Howard Gardner in his work "Frames of Mind" described how we are smart in a variety of different ways beyond simply being school smart. Before Howard Gardner some kids might have been identified as "street smart," and as having abilities to get along in the real world that would be of no use to them when confined at a desk.

Howard Gardner took the basic senses and applied them to an understanding of mind and recognized that some children had a strong inclination to be musical, some might be happy all the time with their noses stuck in books, still others needed to be running, and others are haptically inclined. He came up with about 7 ways children are smart, with several of them being beyond what could be narrowly defined as "desk smart."

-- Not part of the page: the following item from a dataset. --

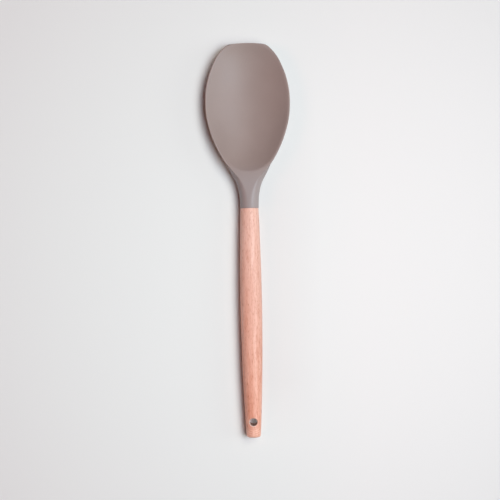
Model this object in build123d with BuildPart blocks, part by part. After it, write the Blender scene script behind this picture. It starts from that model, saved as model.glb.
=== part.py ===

To break things down more clearly and distinctly, we can use "street smart" and "desk smart" as a dividing line between what works and does not work to engage all minds equally in learning. Desk smart involves passive learning in an environment sequestered from real life. Desk smart learning makes an effort to isolate the child from its normal range of senses to focus on reading. Street smart learning engages the full range of senses in the thick of real life and thereby has far greater effect and effectiveness. Those things that are learned from the real world and from experience are learned to greater lasting effect.

From Howard Garner's recognition that we learn in different ways and are smart in different ways, some educators attempted and are currently attempting to engineer learning so as to include each specific learning style in the same classroom. It's a noble enterprise, but a challenge. It puts a burden of engineering on the teacher who has learning style predispositions of his or her own to overcome. In fact, most teachers become teachers because of being "desk smart." To conceptualize a classrom learning environment in which students' senses and bodies are fully engaged would be a desk bound teacher's worst nightmare.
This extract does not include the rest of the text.